Write out the whole listing, matching it exactly.
** begin **
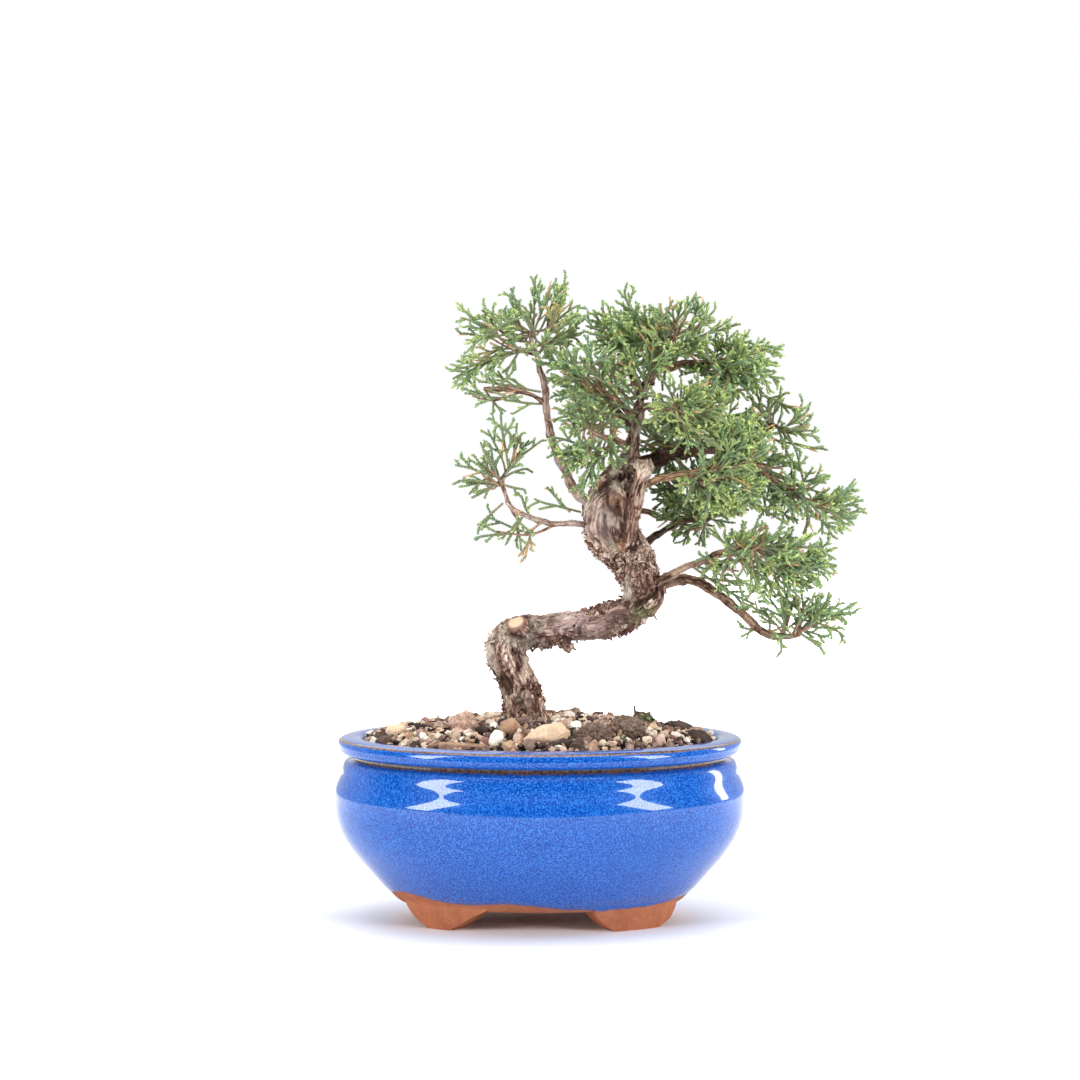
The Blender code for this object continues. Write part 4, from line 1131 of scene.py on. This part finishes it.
# each cluster: its middle, its radii, the limb it grows from, the shoots it has and how yellow its tips are
clusters = {
    "foliage_crown_left_tip": ((-11, -5, 154), (15, 12, 11), "branch_tall_left", 7, 0.5),
    "foliage_crown_left": ((9, -3, 157), (17, 14, 12), "branch_tall_left", 9, 0.6),
    "foliage_left_spur": ((-14.5, -12, 131.5), (14, 8, 7), "branch_left_spur", 3.0, 0.5),
    "foliage_low_left_top": ((-7.6, -12, 105.5), (11.5, 9, 15), "branch_low_left", 4.5, 0.3),
    "foliage_low_left_tip": ((-18, -11, 98), (8, 7, 9), "branch_low_left", 3, 0.3),
    "foliage_low_left_under": ((-6, -11, 76.5), (16, 9, 9), "branch_low_left", 2.6, 0.3),
    "foliage_crown_centre": ((21, -9, 139), (17, 13, 14), "branch_crown_left", 12, 0.4),
    "foliage_heart_left": ((23, -17, 113.5), (17, 11, 15), "branch_heart_left", 13, 0.35),
    "foliage_apex_left": ((36, -4, 155), (13, 12, 11), "leader", 9, 0.5),
    "foliage_apex_right": ((61, -3, 154), (14, 12, 11), "leader", 11, 0.55),
    "foliage_top_right": ((81, 0, 141), (18, 15, 13), "branch_top_right", 15, 0.5),
    "foliage_front_crown": ((64, -22, 122), (17, 11, 14), "branch_front_crown", 16, 1.0),
    "foliage_upper_right": ((98, 2, 117), (14, 13, 12), "branch_upper_right", 13, 0.5),
    "foliage_right_shoulder": ((84, -17, 112), (13, 10, 13), "branch_gold", 13, 0.95),
    "foliage_right_heart": ((77, -17, 92), (17, 12, 13), "branch_gold", 17, 0.8),
    "foliage_far_right": ((113, -7, 87), (18, 13, 12), "branch_far_right", 13, 0.35),
    "foliage_right_mid": ((88, -12, 66.5), (17, 13, 13.5), "branch_right_red", 15, 0.7),
    "foliage_right_mid_tip": ((109.5, -8, 64), (13, 10, 11), "branch_right_red", 9, 0.4),
    "foliage_low_right": ((98, -5, 43.5), (14, 12, 11), "branch_low_right", 5, 0.4),
    "foliage_low_right_tip": ((115, -5, 42), (11, 10, 9), "branch_low_right", 5, 0.4),
    "foliage_under_heart": ((64, 9, 81), (12, 10, 11), "branch_right_thin", 7, 0.3),
    "foliage_back_left": ((27, 22, 130), (18, 13, 16), "branch_back_left", 13, 0.4),
    "foliage_back_crown": ((52, 21, 148), (16, 12, 14), "leader", 10, 0.4),
    "foliage_back_right": ((70, 26, 119), (18, 13, 15), "branch_back_right", 13, 0.4),
    "foliage_back_low": ((74, 27, 89), (17, 12, 14), "branch_back_low", 12, 0.35),
    "foliage_back_edge": ((97, 19, 94), (14, 11, 13), "branch_thick_right", 10, 0.35),
    "sprays_inner_shade": ((56, 15, 112), (13, 8, 19), "branch_back_right", 13, 0.0),
    "sprays_inner_low": ((62, 14, 92), (13, 8, 10), "branch_back_low", 9, 0.0),
}
# single shoots that make the outline, from start to tip
keyShoots = {
    "foliage_crown_left_tip": [((-2.5, -4, 147.9), (-29.2, -10, 134.5)),
        ((-6.8, -5, 145.9), (-28.4, -8, 139.6)), ((0.3, -4, 151.4), (-26.1, -8, 159.3)),
        ((1.5, -4, 154.6), (-6.8, -6, 171.4)), ((-2.9, -5, 146.7), (-8.4, -8, 136.9))],
    "foliage_crown_left": [((2.2, -4, 152.6), (8.6, -2, 172.7)), ((3.8, -3, 152.6), (17.3, 2, 172.4))],
    "foliage_left_spur": [((6.2, -7, 125.5), (-8.3, -12, 126.3)), ((5.4, -7, 130.2), (-19.3, -14, 133.8))],
    "foliage_low_left_top": [((-7.2, -12, 99.6), (-9.5, -14, 124.0)), ((-6.0, -12, 102.8), (5.4, -14, 111.5))],
    "foliage_low_left_tip": [((-9.9, -12, 96.5), (-29.1, -14, 100.5)), ((-8.8, -12, 93.3), (-27.3, -10, 95.6))],
    "foliage_low_left_under": [((21.2, -3, 82.6), (2.6, -10, 88.9)), ((16.9, -5, 82.7), (8.1, -10, 92.5)),
        ((-9.5, -12, 86.6), (-19.4, -14, 75.7)), ((-4.4, -11, 83.4), (-3.3, -12, 67.3)),
        ((-0.9, -11, 82.7), (-8.8, -14, 70.2))],
    "foliage_heart_left": [((31.0, -10, 111.4), (22.7, -14, 91.1)), ((28.6, -9, 115.3), (14.0, -14, 97.4)),
        ((30.2, -10, 114.5), (18.7, -16, 91.9)), ((30, -10, 113), (26, -15, 96))],
    "foliage_apex_left": [((44.5, -3, 150.6), (38.4, -6, 170.3)), ((46, -3, 130), (38, -15, 148)),
        ((46, -3, 128), (49, -16, 153)), ((47, -3, 133), (34, -14, 156))],
    "foliage_apex_right": [((54.3, -3, 150.6), (66.9, -4, 169.1)), ((50.4, -3, 152.6), (57.0, -6, 166.3)),
        ((50, -2, 138), (60, -16, 150)), ((48, -2, 135), (56, -15, 142)), ((56, -1, 146), (70, -14, 152))],
    "foliage_top_right": [((64.3, 0, 150.6), (83.0, 2, 157.7)), ((76.2, 0, 148.6), (100.6, 4, 143.9)),
        ((80, 1, 143), (99, -4, 133))],
    "foliage_upper_right": [((92.4, 4, 128.8), (109.6, 0, 123.7)), ((98.4, 4, 110.9), (117.3, 2, 108.2))],
    "foliage_far_right": [((107.8, -4, 85.5), (128.6, -6, 91.5)), ((107.9, -4, 81.5), (129.9, -10, 81.0))],
    "foliage_right_mid_tip": [((103.7, -8, 63.9), (122.6, -8, 68.7)), ((98, -8, 64), (112, -6, 52))],
    "foliage_low_right_tip": [((108.0, -5, 41.9), (130.3, -8, 42.9)), ((104.0, -5, 37.9), (116.9, -8, 28.3))],
    "foliage_low_right": [((65.5, 4, 60.7), (79.5, -4, 51.0)), ((68.6, 2, 63.3), (82.0, -8, 54.0)),
        ((66, 4, 56), (84, -3, 56)), ((86.3, -2, 47.6), (95.9, -6, 59.8)), ((76, 2, 52), (90, -4, 46))],
    "foliage_right_mid": [((85.8, -8, 87.6), (102.4, -14, 77.3)), ((89.8, -10, 64.1), (107.4, -12, 48.4)),
        ((84, -8, 64), (100, -12, 52))],
    "foliage_crown_centre": [((45, -4, 126), (36, -18, 138)), ((44, -4, 122), (33, -17, 126))],
    "foliage_back_right": [((44.8, 6, 114.9), (53.8, 12, 120.7)), ((44.9, 8, 110.8), (65.1, 14, 98.6)),
        ((46, 8, 108), (60, 14, 112)), ((48, 8, 112), (68, 16, 106))],
}
leader = [(45.8, 1, 129.7, 2.8), (50.8, 2, 139.2, 2.2), (55.9, 1, 147, 1.8), (58, 0, 152, 1.3)]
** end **
FINISHED TASK -
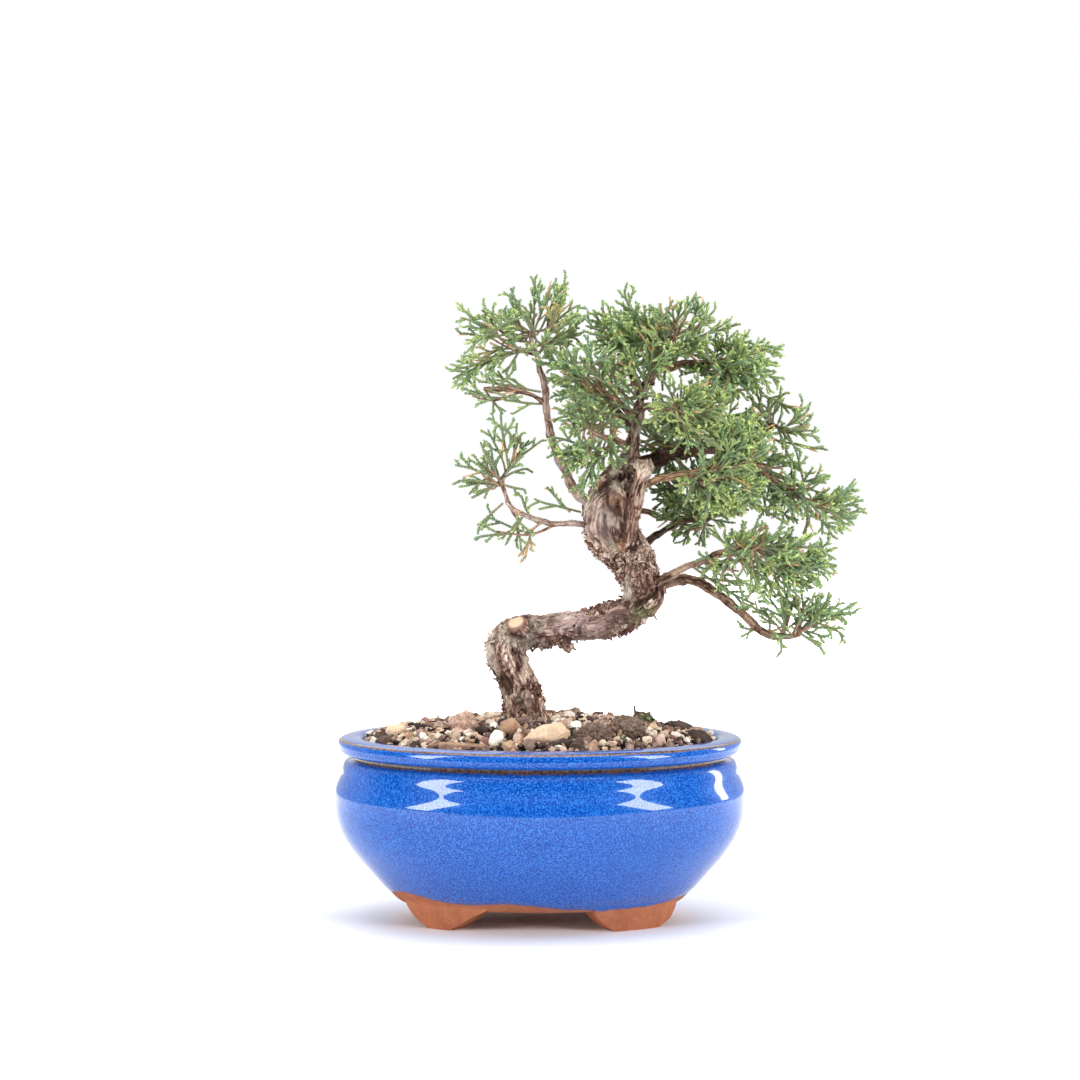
The Blender code for this object continues. Write part 4, from line 1131 of scene.py on. This part finishes it.
# each cluster: its middle, its radii, the limb it grows from, the shoots it has and how yellow its tips are
clusters = {
    "foliage_crown_left_tip": ((-11, -5, 154), (15, 12, 11), "branch_tall_left", 7, 0.5),
    "foliage_crown_left": ((9, -3, 157), (17, 14, 12), "branch_tall_left", 9, 0.6),
    "foliage_left_spur": ((-14.5, -12, 131.5), (14, 8, 7), "branch_left_spur", 3.0, 0.5),
    "foliage_low_left_top": ((-7.6, -12, 105.5), (11.5, 9, 15), "branch_low_left", 4.5, 0.3),
    "foliage_low_left_tip": ((-18, -11, 98), (8, 7, 9), "branch_low_left", 3, 0.3),
    "foliage_low_left_under": ((-6, -11, 76.5), (16, 9, 9), "branch_low_left", 2.6, 0.3),
    "foliage_crown_centre": ((21, -9, 139), (17, 13, 14), "branch_crown_left", 12, 0.4),
    "foliage_heart_left": ((23, -17, 113.5), (17, 11, 15), "branch_heart_left", 13, 0.35),
    "foliage_apex_left": ((36, -4, 155), (13, 12, 11), "leader", 9, 0.5),
    "foliage_apex_right": ((61, -3, 154), (14, 12, 11), "leader", 11, 0.55),
    "foliage_top_right": ((81, 0, 141), (18, 15, 13), "branch_top_right", 15, 0.5),
    "foliage_front_crown": ((64, -22, 122), (17, 11, 14), "branch_front_crown", 16, 1.0),
    "foliage_upper_right": ((98, 2, 117), (14, 13, 12), "branch_upper_right", 13, 0.5),
    "foliage_right_shoulder": ((84, -17, 112), (13, 10, 13), "branch_gold", 13, 0.95),
    "foliage_right_heart": ((77, -17, 92), (17, 12, 13), "branch_gold", 17, 0.8),
    "foliage_far_right": ((113, -7, 87), (18, 13, 12), "branch_far_right", 13, 0.35),
    "foliage_right_mid": ((88, -12, 66.5), (17, 13, 13.5), "branch_right_red", 15, 0.7),
    "foliage_right_mid_tip": ((109.5, -8, 64), (13, 10, 11), "branch_right_red", 9, 0.4),
    "foliage_low_right": ((98, -5, 43.5), (14, 12, 11), "branch_low_right", 5, 0.4),
    "foliage_low_right_tip": ((115, -5, 42), (11, 10, 9), "branch_low_right", 5, 0.4),
    "foliage_under_heart": ((64, 9, 81), (12, 10, 11), "branch_right_thin", 7, 0.3),
    "foliage_back_left": ((27, 22, 130), (18, 13, 16), "branch_back_left", 13, 0.4),
    "foliage_back_crown": ((52, 21, 148), (16, 12, 14), "leader", 10, 0.4),
    "foliage_back_right": ((70, 26, 119), (18, 13, 15), "branch_back_right", 13, 0.4),
    "foliage_back_low": ((74, 27, 89), (17, 12, 14), "branch_back_low", 12, 0.35),
    "foliage_back_edge": ((97, 19, 94), (14, 11, 13), "branch_thick_right", 10, 0.35),
    "sprays_inner_shade": ((56, 15, 112), (13, 8, 19), "branch_back_right", 13, 0.0),
    "sprays_inner_low": ((62, 14, 92), (13, 8, 10), "branch_back_low", 9, 0.0),
}
# single shoots that make the outline, from start to tip
keyShoots = {
    "foliage_crown_left_tip": [((-2.5, -4, 147.9), (-29.2, -10, 134.5)),
        ((-6.8, -5, 145.9), (-28.4, -8, 139.6)), ((0.3, -4, 151.4), (-26.1, -8, 159.3)),
        ((1.5, -4, 154.6), (-6.8, -6, 171.4)), ((-2.9, -5, 146.7), (-8.4, -8, 136.9))],
    "foliage_crown_left": [((2.2, -4, 152.6), (8.6, -2, 172.7)), ((3.8, -3, 152.6), (17.3, 2, 172.4))],
    "foliage_left_spur": [((6.2, -7, 125.5), (-8.3, -12, 126.3)), ((5.4, -7, 130.2), (-19.3, -14, 133.8))],
    "foliage_low_left_top": [((-7.2, -12, 99.6), (-9.5, -14, 124.0)), ((-6.0, -12, 102.8), (5.4, -14, 111.5))],
    "foliage_low_left_tip": [((-9.9, -12, 96.5), (-29.1, -14, 100.5)), ((-8.8, -12, 93.3), (-27.3, -10, 95.6))],
    "foliage_low_left_under": [((21.2, -3, 82.6), (2.6, -10, 88.9)), ((16.9, -5, 82.7), (8.1, -10, 92.5)),
        ((-9.5, -12, 86.6), (-19.4, -14, 75.7)), ((-4.4, -11, 83.4), (-3.3, -12, 67.3)),
        ((-0.9, -11, 82.7), (-8.8, -14, 70.2))],
    "foliage_heart_left": [((31.0, -10, 111.4), (22.7, -14, 91.1)), ((28.6, -9, 115.3), (14.0, -14, 97.4)),
        ((30.2, -10, 114.5), (18.7, -16, 91.9)), ((30, -10, 113), (26, -15, 96))],
    "foliage_apex_left": [((44.5, -3, 150.6), (38.4, -6, 170.3)), ((46, -3, 130), (38, -15, 148)),
        ((46, -3, 128), (49, -16, 153)), ((47, -3, 133), (34, -14, 156))],
    "foliage_apex_right": [((54.3, -3, 150.6), (66.9, -4, 169.1)), ((50.4, -3, 152.6), (57.0, -6, 166.3)),
        ((50, -2, 138), (60, -16, 150)), ((48, -2, 135), (56, -15, 142)), ((56, -1, 146), (70, -14, 152))],
    "foliage_top_right": [((64.3, 0, 150.6), (83.0, 2, 157.7)), ((76.2, 0, 148.6), (100.6, 4, 143.9)),
        ((80, 1, 143), (99, -4, 133))],
    "foliage_upper_right": [((92.4, 4, 128.8), (109.6, 0, 123.7)), ((98.4, 4, 110.9), (117.3, 2, 108.2))],
    "foliage_far_right": [((107.8, -4, 85.5), (128.6, -6, 91.5)), ((107.9, -4, 81.5), (129.9, -10, 81.0))],
    "foliage_right_mid_tip": [((103.7, -8, 63.9), (122.6, -8, 68.7)), ((98, -8, 64), (112, -6, 52))],
    "foliage_low_right_tip": [((108.0, -5, 41.9), (130.3, -8, 42.9)), ((104.0, -5, 37.9), (116.9, -8, 28.3))],
    "foliage_low_right": [((65.5, 4, 60.7), (79.5, -4, 51.0)), ((68.6, 2, 63.3), (82.0, -8, 54.0)),
        ((66, 4, 56), (84, -3, 56)), ((86.3, -2, 47.6), (95.9, -6, 59.8)), ((76, 2, 52), (90, -4, 46))],
    "foliage_right_mid": [((85.8, -8, 87.6), (102.4, -14, 77.3)), ((89.8, -10, 64.1), (107.4, -12, 48.4)),
        ((84, -8, 64), (100, -12, 52))],
    "foliage_crown_centre": [((45, -4, 126), (36, -18, 138)), ((44, -4, 122), (33, -17, 126))],
    "foliage_back_right": [((44.8, 6, 114.9), (53.8, 12, 120.7)), ((44.9, 8, 110.8), (65.1, 14, 98.6)),
        ((46, 8, 108), (60, 14, 112)), ((48, 8, 112), (68, 16, 106))],
}
leader = [(45.8, 1, 129.7, 2.8), (50.8, 2, 139.2, 2.2), (55.9, 1, 147, 1.8), (58, 0, 152, 1.3)]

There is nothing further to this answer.